If Roldan was a hot up-and-coming prospect after his rookie campaign in 2015, he’s a full-fledged starter now. When Seattle hosts a resurgent Real Salt Lake side this weekend (Sunday, August 14; 4 p.m. PT; FS1; KIRO Radio 97.3 FM, El Rey 1360am), nobody in Rave Green has been more consistently quality over the last 16 months than Roldan.


Roldan arrived in Seattle before the 2015 season with no amount of uncertainty swirling about his positional status. He’d been the primary creative hub at UW, but most MLS scouts saw him as more of a sitting midfielder following the MLS Combine. In fact, it was that event that some attributed to his drop in the draft, which allowed Seattle to shrewdly trade up and snag the Generation adidas player with the 16th overall pick.


It was, unequivocally, the steal of the draft for a player most expected to go inside the top five.

Roldan gradually settled into life with the Sounders, earning a rotating starting spot during the summer of 2015 and entering the 2016 season with more positional certainty. After being tried higher and wider, Roldan rapidly developed into a running partner for the usually deeper Osvaldo Alonso. Roldan could, ideally, connect the lines between Alonso and whoever dropped. When Gonzalo Pineda retired after the 2015 season, even more playing time opened.


Since then, Roldan’s been a calm, quiet force casually rebuffing attacks and restarting them while inviting little individual glory. Roldan’s role is not particularly glamorous. He uses his preternatural body positioning to shield possession, his dogged pursuit to clean out attacks and his unnaturally steady ball control to stoke build-ups. But he does none of the glamor work of unlocking defenses like Nicolas Lodeiro, or serving up dead balls on a platter like Andreas Ivanschitz, or crashing in brilliant free kicks like Clint Dempsey. Even at the back, his tackles rarely invite the kind of notoriety Alonso’s received.


Most of his heavy lifting is dirty work that doesn’t show up on stat sheets and rarely makes highlight reels. Perhaps, that is, until that goal against FC Dallas opened more up to the reality of how good Roldan’s truly been this year.



Roldan’s efficiency has never been in doubt, so his 84 percent passing success rate on a quality 45 passes per game is perhaps no surprise. But in 1,562 minutes this year, he’s averaging a pair of tackles per game, an interception per game in addition to the work he does building attacks, which is probably his greatest asset to the whole.


Roldan’s overall utility was never more obvious than when he stepped into a starting role after the departure of former coach Sigi Schmid two weeks ago. In two games under interim Brian Schmetzer, Roldan has been the choice to pair with Alonso as the holding midfielders in the 4-2-3-1. He's benefitted from a lingering ankle injury that has plagued midfielder Erik Friberg, but in those two games, Seattle’s snagged four points, one of which came courtesy of a goal Roldan scored.


Even still, Roldan’s future in the starting XI is hardly certain.
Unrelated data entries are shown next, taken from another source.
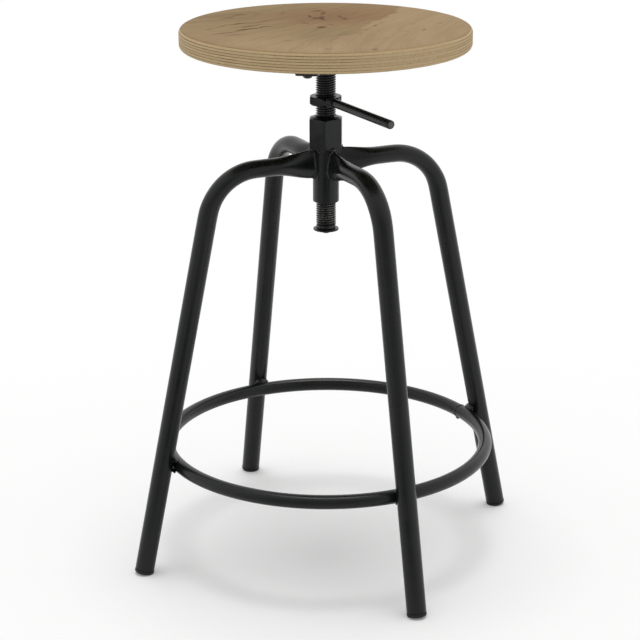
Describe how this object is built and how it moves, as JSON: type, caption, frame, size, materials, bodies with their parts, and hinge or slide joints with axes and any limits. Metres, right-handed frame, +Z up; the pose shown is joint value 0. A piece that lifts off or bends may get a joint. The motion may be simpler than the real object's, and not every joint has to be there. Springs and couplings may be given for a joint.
{
  "type": "bar stool",
  "caption": "Bar stool with a round plywood seat on a threaded spindle, four bent tube legs, a foot ring and a lock nut with a lever.",
  "frame": {"origin": "on the floor under the middle of the spindle", "axes": "+Z up along the spindle; the legs stand on the diagonals, so +X is square to one side of the square that the feet make and +Y is the side that lies at the back in the picture, 20 degrees off its line of sight"},
  "size_m": [0.4434, 0.4434, 0.702],
  "materials": {
    "plywood": "clear matt lacquer over bare ply edges",
    "tube_black": "satin black powder coat",
    "steel_dark": "satin black",
    "nut_black": "satin black",
    "thread_steel": "blackened and oiled",
    "weld": "satin black over weld beads",
    "screw_black": "black zinc",
    "cap_plastic": "matt"
  },
  "bodies": {
    "base": {"hub_tube": "steel_dark", "long_nut": "nut_black", "nut_welds": "weld", "arm_welds": "weld", "leg_back_right": "tube_black", "leg_back_left": "tube_black", "leg_front_left": "tube_black", "leg_front_right": "tube_black", "cap_back_right": "cap_plastic", "cap_back_left": "cap_plastic", "cap_front_left": "cap_plastic", "cap_front_right": "cap_plastic", "foot_ring": "tube_black", "ring_seam": "weld", "ring_welds": "weld"},
    "lift": {"stop_washer": "steel_dark"},
    "seat": {"seat_board": "plywood", "seat_bracket": "steel_dark", "bracket_screws": "screw_black", "bracket_weld": "weld", "spindle": "thread_steel", "stop_screw": "screw_black"},
    "lock": {"lock_nut": "nut_black", "lock_lever": "nut_black", "lever_weld": "weld"}
  },
  "joints": [
    {"name": "seat_height", "type": "slide", "parent": "base", "child": "lift", "axis": [0, 0, 1], "range_m": [-0.0526, 0.0355]},
    {"name": "seat_turn", "type": "hinge", "parent": "lift", "child": "seat", "pos_m": [0, 0, 0.676], "axis": [0, 0, 1], "range_deg": [-6300, 4248]},
    {"name": "lock_turn", "type": "hinge", "parent": "base", "child": "lock", "pos_m": [0, 0, 0.6076], "axis": [0, 0, 1], "range_deg": [-1764, 6300]}
  ],
  "couplings": [
    {"joint": "seat_height", "follows": "seat_turn", "m_per_rad": 0.00047746}
  ]
}
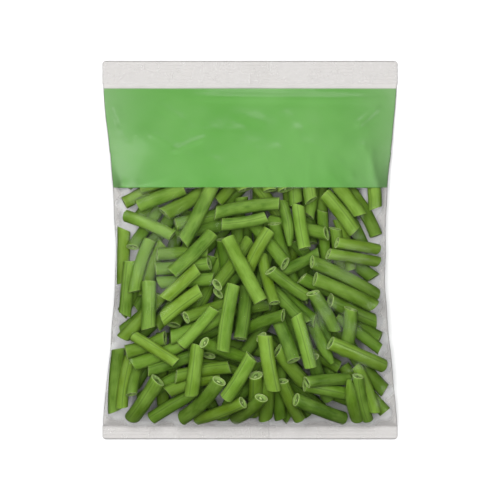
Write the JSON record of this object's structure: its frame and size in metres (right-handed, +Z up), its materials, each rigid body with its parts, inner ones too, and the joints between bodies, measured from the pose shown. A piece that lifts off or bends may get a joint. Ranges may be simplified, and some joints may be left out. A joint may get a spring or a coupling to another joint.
{
  "type": "bag of cut green beans",
  "caption": "Clear film pillow bag with a plain green printed header, filled with cut green bean pieces and lying on its back.",
  "frame": {"origin": "under the middle of the bag's length and width, on the surface that it lies on", "axes": "+X across the bag, +Y along it towards the printed header, +Z up out of its front face"},
  "size_m": [0.1822, 0.2344, 0.0441],
  "materials": {
    "film": "clear printed film, a little milky where it stands off what is in it",
    "header_print": "solid green ink on the film, satin",
    "bean_skin": "smooth, semi-matt green pod skin",
    "bean_flesh": "moist pale green cut face"
  },
  "bodies": {
    "root": {"bean_01": "bean_skin", "bean_02": "bean_skin", "bean_03": "bean_skin", "bean_04": "bean_skin", "bean_05": "bean_skin", "bean_06": "bean_skin", "bean_07": "bean_skin", "bean_08": "bean_skin", "bean_09": "bean_skin", "bean_10": "bean_skin", "bean_11": "bean_skin", "bean_12": "bean_skin", "bean_13": "bean_skin", "bean_14": "bean_skin", "bean_15": "bean_skin", "bean_16": "bean_skin", "bean_17": "bean_skin", "bean_18": "bean_skin", "bean_19": "bean_skin", "bean_20": "bean_skin", "bean_21": "bean_skin", "bean_22": "bean_skin", "bean_23": "bean_skin", "bean_24": "bean_skin", "bean_25": "bean_skin", "bean_26": "bean_skin", "bean_27": "bean_skin", "bean_28": "bean_skin", "bean_29": "bean_skin", "bean_30": "bean_skin", "bean_31": "bean_skin", "bean_32": "bean_skin", "bean_33": "bean_skin", "bean_34": "bean_skin", "bean_cluster_01": "bean_skin", "bean_cluster_02": "bean_skin", "bean_cluster_03": "bean_skin", "bean_cluster_04": "bean_skin", "bean_cluster_05": "bean_skin", "bean_cluster_06": "bean_skin", "bean_cluster_07": "bean_skin", "bean_cluster_08": "bean_skin", "bean_cluster_09": "bean_skin", "bean_cluster_10": "bean_skin", "bean_cluster_11": "bean_skin", "bean_cluster_12": "bean_skin", "bean_cluster_13": "bean_skin", "bean_cluster_14": "bean_skin", "bean_cluster_15": "bean_skin", "bean_cluster_16": "bean_skin", "bean_cluster_17": "bean_skin", "bean_cluster_18": "bean_skin", "bean_cluster_19": "bean_skin", "bean_cluster_20": "bean_skin", "bean_cluster_21": "bean_skin", "film_bag": "film"}
  },
  "joints": []
}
The return of Roman Torres from an ACL injury that’s kept him off the field for nearly a full year will dramatically change the balance of the back line. By extension, the midfield will feel the effects. After a decorated career as a central midfielder (and a national team career that’s featured him at right back), team captain Brad Evans moved to center back to quality reviews for the 2015 season. Torres arrived that August and momentarily took his spot in the XI, but Torres’ injury made that sample size dramatically small.


What happens to the lineup when Torres returns - an eventuality that now seems only a week or two away - is still unclear. But it would be a surprise to see Evans, the team’s emotional leader and unquestioned captain, relegated to the bench. The far more likely eventuality is that Torres returns to partner with Chad Marshall, a pairing that was quite good in limited minutes in 2015, and Evans is bumped back into the midfield, where he’s more comfortable anyway.


That would pair Evans and Alonso together at the base of the midfield in the 4-2-3-1. The odd man out in that scenario is Roldan. Quiet, massively productive Roldan.


That, though, is still some time away. For now, Roldan can only control what’s in front of him, and in that respect few have done more to establish themselves over the past two season than the unflappable Roldan.